Reeve won two WNBA titles as an assistant under Bill Laimbeer with the Detroit Shock, but all that success could not keep the franchise in Michigan. The Shock relocated to Tulsa, Oklahoma, and are now the Dallas Wings.

The Lynx missed the playoffs again in Reeve’s first year, but an organizational cleansing had begun. Carley Knox, who also worked with the Shock, arrived with Reeve in 2010 and is the Lynx’s director of business operations.

The team fostered new relationships with community groups throughout the Twin Cities, while targeting new audiences. It was not uncommon to see fraternity brothers sitting next to fathers and sons for Games 1 and 2 of the finals in Minnesota.

Players like Whalen, who grew up in Hutchinson, 60 miles west of Minneapolis, and starred in college at Minnesota, held dinners at her home for season-ticket holders.

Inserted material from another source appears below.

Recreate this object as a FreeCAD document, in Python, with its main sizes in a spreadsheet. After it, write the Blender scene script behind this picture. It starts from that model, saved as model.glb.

As fan devotion grew, Reeve emphasized strong, pointed relationships with her players. Veterans had input on the team’s construction. Emotion was openly encouraged.

“This is certainly not all rosy,” Reeve said. “Seimone eye-rolling or Syl getting frustrated and sucking her teeth looking the other way, it’s not personal, it’s not about me. This is their career.”

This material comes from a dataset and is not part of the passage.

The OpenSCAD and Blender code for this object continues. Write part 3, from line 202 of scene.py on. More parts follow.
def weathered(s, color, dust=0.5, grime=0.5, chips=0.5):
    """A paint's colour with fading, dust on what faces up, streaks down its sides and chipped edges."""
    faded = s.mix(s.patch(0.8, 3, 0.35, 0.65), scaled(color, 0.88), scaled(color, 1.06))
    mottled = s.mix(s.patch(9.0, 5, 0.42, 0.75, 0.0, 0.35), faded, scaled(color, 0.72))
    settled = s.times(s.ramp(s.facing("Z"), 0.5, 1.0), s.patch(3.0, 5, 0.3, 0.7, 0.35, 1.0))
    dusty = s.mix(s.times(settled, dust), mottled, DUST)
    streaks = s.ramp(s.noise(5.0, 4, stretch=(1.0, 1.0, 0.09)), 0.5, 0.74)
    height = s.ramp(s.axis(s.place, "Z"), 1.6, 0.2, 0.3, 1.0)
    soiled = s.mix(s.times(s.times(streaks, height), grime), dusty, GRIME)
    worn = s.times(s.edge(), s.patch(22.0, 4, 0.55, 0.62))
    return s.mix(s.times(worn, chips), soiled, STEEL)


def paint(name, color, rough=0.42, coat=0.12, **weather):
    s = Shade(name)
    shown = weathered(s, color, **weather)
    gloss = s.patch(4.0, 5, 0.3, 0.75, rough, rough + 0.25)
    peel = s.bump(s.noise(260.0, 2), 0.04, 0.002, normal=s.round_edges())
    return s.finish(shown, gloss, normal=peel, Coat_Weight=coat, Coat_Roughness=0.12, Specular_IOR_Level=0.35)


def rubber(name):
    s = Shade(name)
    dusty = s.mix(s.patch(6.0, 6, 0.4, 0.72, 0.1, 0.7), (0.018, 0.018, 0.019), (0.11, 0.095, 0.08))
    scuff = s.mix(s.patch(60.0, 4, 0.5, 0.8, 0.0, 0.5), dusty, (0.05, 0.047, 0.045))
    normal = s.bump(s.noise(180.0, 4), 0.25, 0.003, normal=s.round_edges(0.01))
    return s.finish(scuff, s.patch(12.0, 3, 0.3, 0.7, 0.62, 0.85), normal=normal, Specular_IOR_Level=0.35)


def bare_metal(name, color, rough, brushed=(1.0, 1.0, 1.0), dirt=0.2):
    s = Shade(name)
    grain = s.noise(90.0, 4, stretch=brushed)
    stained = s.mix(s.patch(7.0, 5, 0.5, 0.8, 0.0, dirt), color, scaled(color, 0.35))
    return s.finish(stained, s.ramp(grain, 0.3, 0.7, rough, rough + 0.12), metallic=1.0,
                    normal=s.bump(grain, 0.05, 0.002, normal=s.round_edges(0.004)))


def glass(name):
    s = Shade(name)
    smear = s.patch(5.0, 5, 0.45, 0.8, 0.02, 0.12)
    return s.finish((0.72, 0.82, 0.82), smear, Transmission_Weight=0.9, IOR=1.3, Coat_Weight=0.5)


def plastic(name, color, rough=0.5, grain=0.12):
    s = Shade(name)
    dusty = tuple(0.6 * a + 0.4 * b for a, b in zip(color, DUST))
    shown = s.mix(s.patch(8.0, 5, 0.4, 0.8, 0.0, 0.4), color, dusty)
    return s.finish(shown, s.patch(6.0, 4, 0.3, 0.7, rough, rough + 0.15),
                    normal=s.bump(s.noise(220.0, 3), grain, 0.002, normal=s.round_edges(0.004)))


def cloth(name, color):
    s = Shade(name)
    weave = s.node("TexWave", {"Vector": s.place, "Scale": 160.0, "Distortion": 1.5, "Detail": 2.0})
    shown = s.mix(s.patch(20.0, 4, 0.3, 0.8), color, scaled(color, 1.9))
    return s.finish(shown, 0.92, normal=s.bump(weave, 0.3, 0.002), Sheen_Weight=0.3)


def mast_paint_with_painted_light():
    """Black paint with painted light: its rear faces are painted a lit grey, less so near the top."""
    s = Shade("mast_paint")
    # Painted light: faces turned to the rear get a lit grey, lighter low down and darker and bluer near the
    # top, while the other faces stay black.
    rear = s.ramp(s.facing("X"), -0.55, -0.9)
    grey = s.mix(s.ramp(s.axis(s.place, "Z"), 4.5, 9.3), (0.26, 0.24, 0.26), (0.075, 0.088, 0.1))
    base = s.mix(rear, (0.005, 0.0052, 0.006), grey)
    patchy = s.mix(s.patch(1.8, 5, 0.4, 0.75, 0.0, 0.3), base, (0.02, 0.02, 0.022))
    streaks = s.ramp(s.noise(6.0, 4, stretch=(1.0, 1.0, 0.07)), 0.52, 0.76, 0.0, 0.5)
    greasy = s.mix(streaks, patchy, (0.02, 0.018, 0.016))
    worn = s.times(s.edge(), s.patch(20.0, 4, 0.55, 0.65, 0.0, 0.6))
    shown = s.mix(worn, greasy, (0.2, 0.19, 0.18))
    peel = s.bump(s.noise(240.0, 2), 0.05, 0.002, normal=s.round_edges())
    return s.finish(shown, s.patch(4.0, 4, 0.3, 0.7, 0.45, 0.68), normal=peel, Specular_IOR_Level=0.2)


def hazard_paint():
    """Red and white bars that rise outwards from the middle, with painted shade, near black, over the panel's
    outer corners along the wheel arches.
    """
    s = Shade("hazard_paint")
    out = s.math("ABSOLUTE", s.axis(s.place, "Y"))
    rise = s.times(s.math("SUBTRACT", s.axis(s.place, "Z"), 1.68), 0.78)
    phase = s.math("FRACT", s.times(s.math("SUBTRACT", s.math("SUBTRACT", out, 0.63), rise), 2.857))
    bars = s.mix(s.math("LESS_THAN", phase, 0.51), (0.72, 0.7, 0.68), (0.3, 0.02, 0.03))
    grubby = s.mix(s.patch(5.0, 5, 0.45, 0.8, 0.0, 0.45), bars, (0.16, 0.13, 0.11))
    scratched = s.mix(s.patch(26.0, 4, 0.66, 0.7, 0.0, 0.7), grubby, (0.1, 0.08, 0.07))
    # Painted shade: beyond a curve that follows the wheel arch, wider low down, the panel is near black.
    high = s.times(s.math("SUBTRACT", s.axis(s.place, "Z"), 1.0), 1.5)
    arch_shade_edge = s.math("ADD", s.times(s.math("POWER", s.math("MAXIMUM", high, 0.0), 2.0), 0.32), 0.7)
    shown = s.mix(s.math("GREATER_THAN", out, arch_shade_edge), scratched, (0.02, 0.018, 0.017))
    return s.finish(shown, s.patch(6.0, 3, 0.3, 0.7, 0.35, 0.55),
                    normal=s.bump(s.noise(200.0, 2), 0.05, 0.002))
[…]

She added: “For me to accept mediocrity in any way, in anything that we do, would be so far below them. They would want to go somewhere else.”

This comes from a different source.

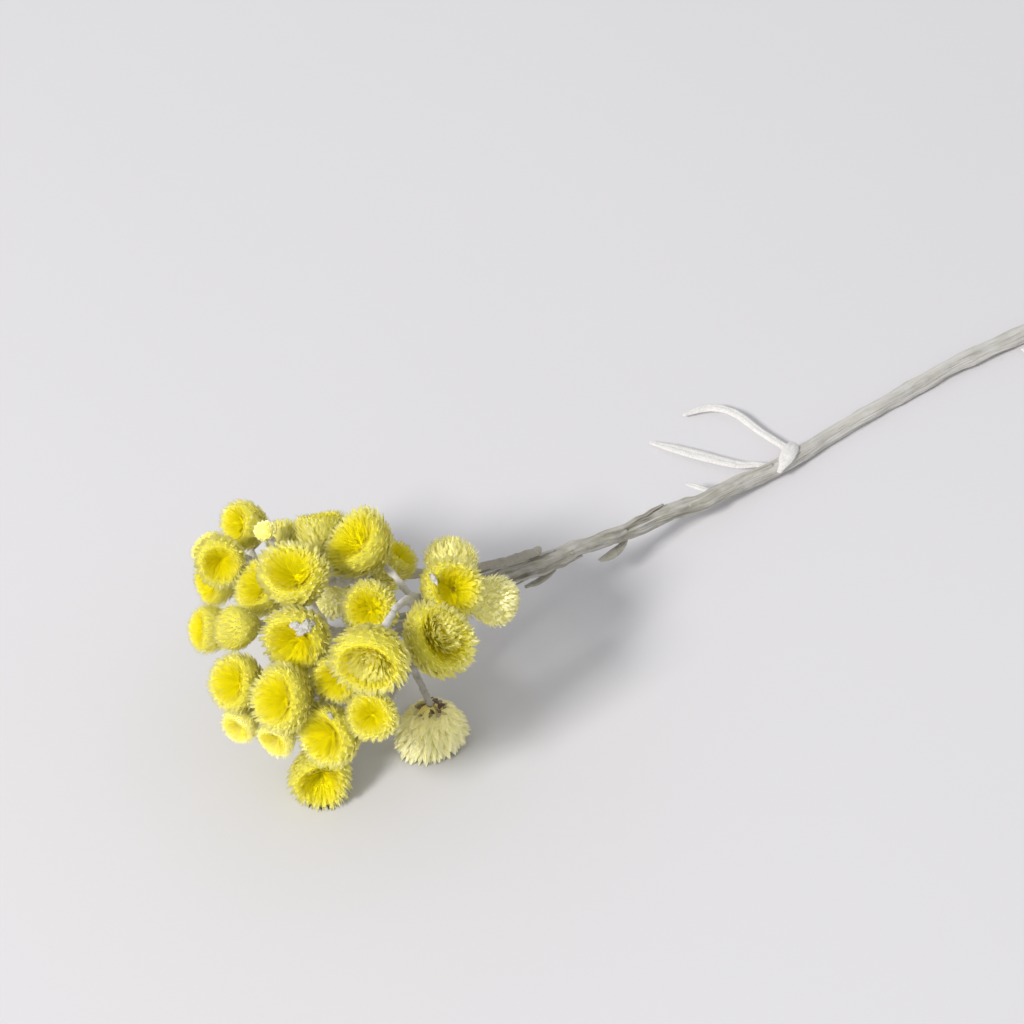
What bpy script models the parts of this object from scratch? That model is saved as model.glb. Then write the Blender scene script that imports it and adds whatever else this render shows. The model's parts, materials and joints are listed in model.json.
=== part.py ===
"""Dried strawflower sprig: one woolly stem, six side stems, a dome of small papery heads, a few leaves.

The sprig lies on its side on the plane z = 0. Its cut end points to +X and its flowers to -X. The tables
are written in millimetres from the crown, where the side stems part, and the whole sprig hangs on one
empty that moves it so that the middle of its footprint is at the origin.
"""

import math
from dataclasses import dataclass

import bmesh
import bpy
from mathutils import Vector

MM = 0.001

# Driving dimensions, in millimetres.
GAP = 0.3                   # clear space between two neighbouring pieces
STEM_SPACING = 4.0          # distance between the stem's cross-sections
CUT_DEPTH = 0.5             # how far the slanting cut takes the stem back
CUT_ANGLE = 35.0            # slant of the pruned end, degrees from square
CUT_BLOCK = 10.0            # size of the block that prunes the stem
SIDE_STEM_RADIUS = 0.6
SIDE_STEM_GAP = 0.45        # clear space where a side stem leaves the main stem
STALK_RADIUS = 0.42
JOINT_RADIUS = 1.05         # woolly swelling where stalks part
STALK_SEGMENTS = 6
SET_OFF_PULL = 0.4          # how far a side stem keeps its first direction, as a share of its length
JOINT_PULL = 0.3            # how far back along its chord it turns into its joint
STALK_PULL = 0.35           # the same for a flower stalk at both of its ends
HEAD_STEPS = 14             # facets round a head
BASE_DEPTH = 0.85           # a head's base lies this many radii behind its middle
LEAF_SPACING = 2.0          # distance between a leaf's cross-sections
LEAF_THICKNESS = 0.5
LEAF_BASE_SHARE = 0.55      # a leaf's width at its base, as a share of its greatest width
LEAF_TIP_TAPER = 0.8        # how much of its width a leaf loses by its tip
FLOOR_BLOCK = 120.0         # size of the block that presses the lowest heads flat

# The stem's middle line from the cut end to the crown: x, y, z and radius.
STEM_ROUTE = (
    (165.0, -3.0, 1.4, 1.35),
    (142.0, -2.5, 1.4, 1.30),
    (119.5, -0.5, 1.3, 1.25),
    (106.5, 1.0, 1.3, 1.25),
    (94.0, 1.5, 1.2, 1.15),
    (82.0, 1.8, 1.2, 1.15),
    (70.7, 1.3, 1.5, 1.15),
    (61.4, 2.0, 2.1, 1.20),
    (53.3, 1.9, 3.2, 1.20),
    (45.7, 2.3, 4.9, 1.15),
    (37.0, 1.5, 7.2, 0.95),
    (28.1, 1.1, 10.2, 1.10),
    (21.6, 0.6, 11.8, 1.20),
    (15.5, 1.0, 13.2, 1.10),
    (8.0, 1.0, 14.0, 1.00),
    (2.0, 0.5, 15.0, 0.90),
    (-4.0, 1.0, 17.0, 0.80),
    (-8.5, 1.5, 18.5, 0.70),
)

# Half outlines of a head in units of its radius, from the middle of its face to its base: radius, height.
HEAD_OUTLINES = {
    "open": ((0.0, 0.30), (0.35, 0.38), (0.62, 0.62), (0.84, 0.58), (1.0, 0.28),
             (0.97, -0.05), (0.80, -0.45), (0.45, -0.75), (0.0, -BASE_DEPTH)),
    "rosette": ((0.0, 0.50), (0.32, 0.46), (0.58, 0.64), (0.84, 0.56), (1.0, 0.26),
                (0.97, -0.05), (0.80, -0.45), (0.45, -0.75), (0.0, -BASE_DEPTH)),
    "shut": ((0.0, 0.55), (0.26, 0.62), (0.50, 0.72), (0.80, 0.50), (0.96, 0.18),
             (0.98, -0.10), (0.80, -0.48), (0.45, -0.75), (0.0, -BASE_DEPTH)),
}


@dataclass(frozen=True)
class Head:
    """One flower head: where its middle is, the compass bearing and rise of its face, and its radius."""

    place: tuple
    bearing: float
    rise: float
    radius: float
    form: str = "open"
    bow: float = 0.0        # how far its stalk bows upwards between its ends

    def axis(self):
        """Return the direction in which the head's face looks."""
        turn = math.radians(self.bearing)
        lift = math.radians(self.rise)
        return Vector((math.cos(turn) * math.cos(lift), math.sin(turn) * math.cos(lift), math.sin(lift)))

    def stalk_end(self):
        """Return the point just behind the head's base where its stalk stops."""
        return Vector(self.place) - self.axis() * (BASE_DEPTH * self.radius + GAP)


@dataclass(frozen=True)
class Joint:
    """A place on a side stem where flower stalks part, with the heads that it carries."""

    place: tuple
    heads: tuple


@dataclass(frozen=True)
class SideStem:
    """A side stem: where it leaves the stem, on which side of it, and its joints in order."""

    leaves_at: float        # x of the place on the stem
    side: float             # degrees round the stem from +Y towards +Z, or None straight from the stem's tip
    joints: tuple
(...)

Basketball superteams often fail without a careful balance of personalities. After acquiring Whalen and Brunson before the 2010 season, the Lynx drafted Moore, a Connecticut star, first overall in April 2011. Reeve believed she had the personas fit for a rebuild.

Six months later, the Lynx were WNBA champions.

As accolades piled up, other teams and players took notice. The Lynx created an aura similar to what Gregg Popovich and R.C. Buford have developed around the San Antonio Spurs. In 2015, Fowles forced a trade to Minnesota from the Chicago Sky. She was named Most Valuable Player last month.

“I was here when there weren’t many fans in the stands,” said Augustus, whom the Lynx selected first overall in the 2006 draft, “but now I’ve seen us grow into something people want to be a part of — a family, a culture that people appreciate.”

Joining fan support and team chemistry in Minnesota’s Venn diagram of success is financial investment. The WNBA has often been hesitant to recognize its relationship with the NBA, wanting to stand as its own entity. Since Lisa M. Borders became WNBA president in 2016, the correlation between the two leagues has become more fluid, with her often referring to the NBA as “big brother.”

The Lynx have been beneficiaries of equitable support from Glen Taylor, who owns the Lynx and the NBA’s Timberwolves. In 2012, the Lynx began turning a profit and have been near the top of league in attendance since. This season, the Lynx had their highest average attendance (10,407) since their inaugural year, a 12.3 percent increase from 2016, according to the league.

Taylor has provided new practice homes for both of his teams, which NBA Commissioner Adam Silver called “the gold standard” of training facilities. When summer renovations at the Target Center moved the Lynx to Williams Arena, Taylor paid a reported $1 million to install a new air conditioning system in the building.

“They treat us like queens around here,” Augustus said. “Anything that we need, anything that we want.”

Taylor, 76, who has a net worth of $2.3 billion, according to Forbes, sits courtside at almost every home game. Before a 70-68 victory over the Sparks in Game 2, Taylor blew kisses to Reeve and her staff. He pounded his fist on a table in frustration after the Lynx committed an early turnover. After each quarter, he scanned the official scorer’s reports, analyzing the stats of the game.

Other owners, particularly those who also own NBA teams, sometimes sparsely attend WNBA events. Williams Arena was not at capacity for Games 1 and 2, but the crowd reverberated through the 89-year-old barn. The Lynx led the league this season in merchandise sales. Television ratings for Game 1 in Minnesota were nearly three times those in Los Angeles, a market about three times larger.

Such an environment has led other teams to contact Reeve and members of her front office asking for advice.

“We’re all in this together,” Knox said. “We’re only as strong as our weakest WNBA team. I will share anything that we’re doing, anything we practice.”

Creating a sense of loyalty or attachment to a franchise over a five-month season can be difficult for WNBA players, a majority of whom spend the winters overseas playing in international leagues for much higher salaries.

For Fowles, other incentives loom large. In early September, when Hurricane Irma was headed for Miami, the Lynx allowed her to leave to secure her home and check on her family.

Privately, Borders has acknowledged the blueprint Minnesota has created. At an event with Lynx fans before last season, Chris Wright, the former Lynx president who last month became chief executive of Minnesota United FC of Major League Soccer, relayed an anecdote to the room, a conversation with Borders in which she challenged the Lynx to “lead the WNBA to places where as such it really hasn’t been to this point.”

Knox said: “I never want to go through seeing another WNBA team folding. We’re never going to rest on our laurels. We’re going to try to lift the entire league up with everything that we do, so we’re not just better as a franchise, but as a league as a whole.”